The Pensacola Hospital (also known as the Old Sacred Heart Hospital) was a hospital in Pensacola, Florida, United States, located at 1010 North 12th Avenue. On February 16, 1982, it was added to the United States National Register of Historic Places.

==History==

Pensacola Hospital (1915)

Pensacola Hospital, now known as the historic Sacred Heart Hospital, opened in September 1915 as the first and oldest Catholic hospital in Florida. The Daughters of Charity, a religious order dating back to 1633 also dedicated to care for the poor and the sick, invested over $400,000 into building and opening this facility. The Daughters community was started originally in France by St. Vincent de Paul and St. Louise de Marillac.

Evans Brothers Construction, of Birmingham, Alabama, took one year to build this late Gothic Revival building for the Daughters to provide the residents of Pensacola with better health care.
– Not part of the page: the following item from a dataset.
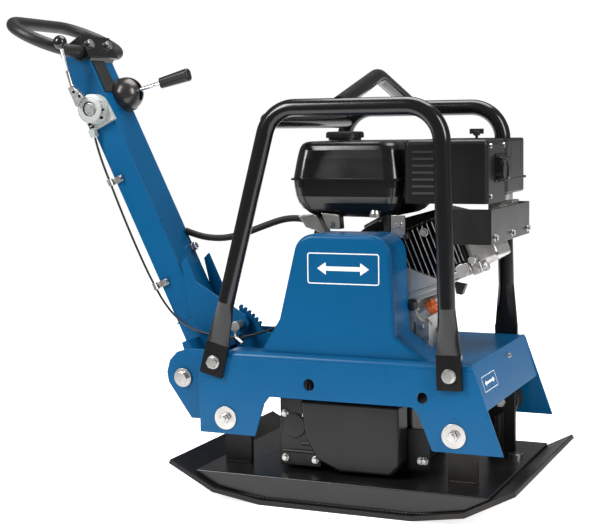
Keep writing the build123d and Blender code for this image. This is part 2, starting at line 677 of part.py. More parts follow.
# ---- travel control: dome and lever on the drawbar's front face ---------------------
DOME_ALONG = 645.0
DOME_Y = 28.0
DOME_R = 38.0
DOME_OUT = 43.0
dome_centre = bar_point(DOME_ALONG, DOME_OUT, DOME_Y)
face_normal = (sin_bar, 0, cos_bar)
base_start = bar_point(DOME_ALONG, 31, DOME_Y)
dome_base = rod_between(base_start, dome_centre, DOME_R + 2)
shell = Pos(*dome_centre) * (Sphere(DOME_R) - Sphere(DOME_R - 4))
half_space = Plane(origin=dome_centre, z_dir=face_normal) * Pos(0, 0, 50) * Box(100, 100, 100)
dome = dome_base + (shell & half_space)
SLOT_WIDTH = 13.0
lever_angle = math.radians(14)
lever_dir = (math.cos(lever_angle), 0, math.sin(lever_angle))
slot = Pos(*dome_centre) * Rot(0, BAR_LEAN - 90, 0) * Pos(40, 0, 0) * Box(60, SLOT_WIDTH, 56)
dome -= slot & (Plane(origin=dome_centre, z_dir=face_normal) * Pos(0, 0, 52) * Box(120, 120, 100))
dome -= rod_y(dome_centre[0], dome_centre[2], 11, DOME_Y - 15, DOME_Y + 15)
keep("travel_dome", dome)


def lever_point(distance):
    return tuple(dome_centre[i] + lever_dir[i] * distance for i in range(3))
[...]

This structure is both a medical and architectural landmark. Before this hospital, Pensacola had only a scattering of local clinics in converted houses. Doctors would send patients with serious cases as far away as New Orleans for complicated procedures not available in Pensacola. With this facility, Pensacola had the first surgical, radiological, bacterial, and therapeutical facilities in Florida. Following the Daughters of Charity motto of "service to all", the third level of the east wing was dedicated entirely to the Creole and Colored population so that they could also receive hospital care. A.O. Von Herbulis, a native of Austria who immigrated to the United States, designed the hospital. Using the vocabulary of English Gothic architecture, with elements such as the Tudor arches on the ends, the stone work around the front entrance, and the embattlement at the parapet, Von Herbulis created a lasting monument to health care.

In 1948, following the original desire of Mother Margaret O'Keefe, Pensacola Hospital's name changed to Sacred Heart Hospital of Pensacola. In 1965,50 years in its original stone structure on 12th Avenue, the hospital relocated in 1965 to a new hospital off to Ninth Avenue to continue its operations. Since then, Sacred Heart has continued to advance its technology and expand its services. After the hospital left, a private school for Liberal Arts used the building from 1969 through 1978, but lack of maintenance forced the school to abandon the building. In 1980, Tower East Group Inc. purchased the property to preserve the historic hospital for the future.

==Description==

The building has several restaurants and a local theater company, as well as many private offices. Tower East Group Inc., a private enterprise, has been restoring and renovating this Late Gothic Revival landmark since March 1980. National Park Guidelines for historic preservation are followed voluntarily; however, no Federal or State funding has ever been received. Structurally, the building has received very few alterations in its history. The exterior stonework retains its Gothic appearance to this day and other original architectural details, such as the elaborate oak entrance doors, remain.

Dubbed "the heart of East Hill", it is currently home to a Montessori school and several local eateries including a gelato shop, pizza parlor, and restaurant/brewery.